:: Data section ::

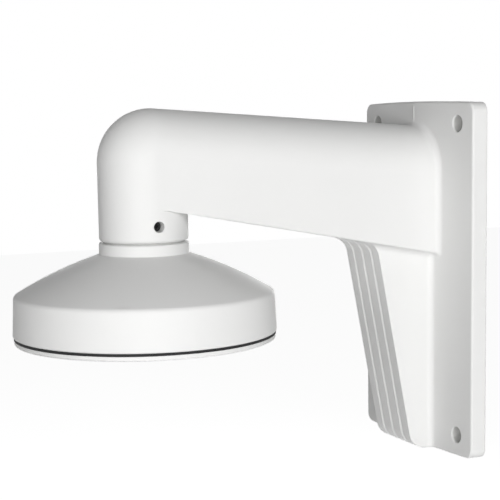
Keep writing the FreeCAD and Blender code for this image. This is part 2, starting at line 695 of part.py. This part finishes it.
def build_adapter_screws(body):
    """The countersunk screws of the adapter plate, with a cross recess in each head."""
    outline = new_sketch(body, "screw_outline", "XZ_Plane",
                         (BOSS_RING, ADAPTER_LOW, "neck_reach"))
    draw(outline, [
        ("0", "0"),
        ("screw_head_radius", "0"),
        ("screw_radius", SCREW_SINK),
        ("screw_radius", "screw_length"),
        ("0", "screw_length"),
    ])
    screw = turn_about(body, "Revolution", "screw_turn", outline, "V_Axis")
    slots = []
    for name, across, along in (("first", "screw_slot_length", "screw_slot_width"),
                                ("second", "screw_slot_width", "screw_slot_length")):
        slot = new_sketch(body, name + "_slot", "XY_Plane",
                          (BOSS_RING, "-neck_reach", ADAPTER_LOW))
        draw(slot, [
            ("-%s / 2" % across, "-%s / 2" % along),
            (across + " / 2", "-%s / 2" % along),
            (across + " / 2", along + " / 2"),
            ("-%s / 2" % across, along + " / 2"),
        ])
        slots.append(grow(body, "Pocket", name + "_slot_cut", slot, "screw_slot_depth", reverse=True))
    ring = new_sketch(body, "screw_ring", "XY_Plane", ("0", "-neck_reach", ADAPTER_LOW))
    draw_circle(ring, "0", "0", BOSS_RING)
    pattern = body.newObject("PartDesign::PolarPattern", "screw_pattern")
    pattern.Originals = [screw] + slots
    pattern.Axis = (ring, ["N_Axis"])
    pattern.Angle = 360.0
    pattern.setExpression("Occurrences", "sizes.boss_count")
    body.Tip = pattern
    doc.recompute()


def build_lock_screw(body):
    """The set screw through the neck's side that bears on the groove in the cap's spigot."""
    tip = "(spigot_radius - lock_groove_depth)"
    shank = new_sketch(body, "lock_shank", "YZ_Plane", ("0", "0", tip))
    draw_circle(shank, "-neck_reach", "lock_height", "lock_screw_radius")
    grow(body, "Pad", "lock_shank_pad", shank, "lock_screw_length")
    socket = new_sketch(body, "lock_socket", "YZ_Plane", ("0", "0", tip + " + lock_screw_length"))
    draw(socket, [("-neck_reach + lock_socket_radius * cos(%d deg)" % turn,
                   "lock_height + lock_socket_radius * sin(%d deg)" % turn)
                  for turn in range(0, 360, 60)])
    grow(body, "Pocket", "lock_socket_cut", socket, "lock_socket_depth")


arm_casting = new_body("arm_casting")
build_arm(arm_casting)
build_gusset(arm_casting)
build_elbow(arm_casting)

wall_bracket = new_body("wall_bracket")
build_plate(wall_bracket)
build_back(wall_bracket)
build_outside(wall_bracket, arm_casting)
build_grooves(wall_bracket)
build_hollow(wall_bracket)
build_gusset_cavity(wall_bracket)
build_holes(wall_bracket)

pieces = [wall_bracket]
for label, build in (("camera_cap", build_cap), ("cap_gasket", build_gasket),
                     ("adapter_plate", build_adapter), ("adapter_screws", build_adapter_screws),
                     ("lock_screw", build_lock_screw)):
    piece = new_body(label)
    build(piece)
    pieces.append(piece)

doc.recompute()
for item in doc.Objects:
    if "Invalid" in item.State or "Error" in item.State:
        raise RuntimeError("%s did not compute: %s" % (item.Label, item.State))

os.makedirs("parts", exist_ok=True)
for piece in pieces:
    shape = piece.Shape
    wanted = value_of("boss_count") if piece.Label == "adapter_screws" else 1
    if shape.isNull() or not shape.isValid() or len(shape.Solids) != wanted:
        raise RuntimeError(piece.Label + " has no sound solid")
    shape.exportStep("parts/%s.step" % piece.Label)
    box = shape.BoundBox
    print("%-15s volume %9.0f  X %.2f..%.2f  Y %.2f..%.2f  Z %.2f..%.2f" % (
        piece.Label, shape.Volume, box.XMin, box.XMax, box.YMin, box.YMax, box.ZMin, box.ZMax))
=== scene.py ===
"""Looks of a camera wall bracket: powder coat, gasket, screws, a soft white studio and the camera."""
import math

import bpy
from mathutils import Matrix, Vector


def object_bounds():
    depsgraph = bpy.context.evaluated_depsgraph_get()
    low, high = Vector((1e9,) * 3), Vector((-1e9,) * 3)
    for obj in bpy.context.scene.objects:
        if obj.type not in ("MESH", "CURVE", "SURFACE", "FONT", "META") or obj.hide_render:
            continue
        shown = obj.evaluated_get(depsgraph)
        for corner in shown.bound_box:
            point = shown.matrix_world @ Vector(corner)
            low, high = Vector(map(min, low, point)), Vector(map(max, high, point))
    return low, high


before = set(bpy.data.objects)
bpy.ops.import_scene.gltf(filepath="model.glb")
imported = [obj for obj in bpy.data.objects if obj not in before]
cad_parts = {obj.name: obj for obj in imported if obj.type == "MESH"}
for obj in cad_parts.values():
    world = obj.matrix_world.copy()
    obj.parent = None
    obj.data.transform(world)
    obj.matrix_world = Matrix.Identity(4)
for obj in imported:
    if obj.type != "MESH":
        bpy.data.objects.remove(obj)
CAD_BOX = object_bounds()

bl_info = {
    "name": "Camera wall bracket looks",
    "version": (1, 0, 0),
    "blender": (4, 5, 0),
    "location": "3D View > Sidebar > Bracket",
    "description": "Coats the cast wall bracket, dresses its cap and screws and sets up the studio",
    "category": "Object",
}

MM = 0.001

# Wall screw holes of the CAD plate: half their spacing across and up, their radius, how far out their
# walls may lie in the mesh, and the depths between which painted shade fades in on their walls
HOLE_ACROSS = 40 * MM
HOLE_UP = 80 * MM
HOLE_RADIUS = 4.2 * MM
HOLE_MARGIN = 0.06 * MM
HOLE_SHADE_FADE_START = -8.5 * MM
HOLE_SHADE_FULL = -7.6 * MM

# The cap's spigot and seat, which get painted shade for the dark gap under the arm: their axis, radius and
# lowest height
NECK_AXIS = -162 * MM
SEAT_RADIUS = 20.2 * MM
SEAT_BOTTOM = 25.14 * MM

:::

# Goal of the exercise
The first line to be transcribed is the one containing "for piece in", and the last is the one containing "before = set(bpy.data.objects)". Transcribe exactly those lines and nothing else.

# Task response
for piece in pieces:
    shape = piece.Shape
    wanted = value_of("boss_count") if piece.Label == "adapter_screws" else 1
    if shape.isNull() or not shape.isValid() or len(shape.Solids) != wanted:
        raise RuntimeError(piece.Label + " has no sound solid")
    shape.exportStep("parts/%s.step" % piece.Label)
    box = shape.BoundBox
    print("%-15s volume %9.0f  X %.2f..%.2f  Y %.2f..%.2f  Z %.2f..%.2f" % (
        piece.Label, shape.Volume, box.XMin, box.XMax, box.YMin, box.YMax, box.ZMin, box.ZMax))
=== scene.py ===
"""Looks of a camera wall bracket: powder coat, gasket, screws, a soft white studio and the camera."""
import math

import bpy
from mathutils import Matrix, Vector


def object_bounds():
    depsgraph = bpy.context.evaluated_depsgraph_get()
    low, high = Vector((1e9,) * 3), Vector((-1e9,) * 3)
    for obj in bpy.context.scene.objects:
        if obj.type not in ("MESH", "CURVE", "SURFACE", "FONT", "META") or obj.hide_render:
            continue
        shown = obj.evaluated_get(depsgraph)
        for corner in shown.bound_box:
            point = shown.matrix_world @ Vector(corner)
            low, high = Vector(map(min, low, point)), Vector(map(max, high, point))
    return low, high


before = set(bpy.data.objects)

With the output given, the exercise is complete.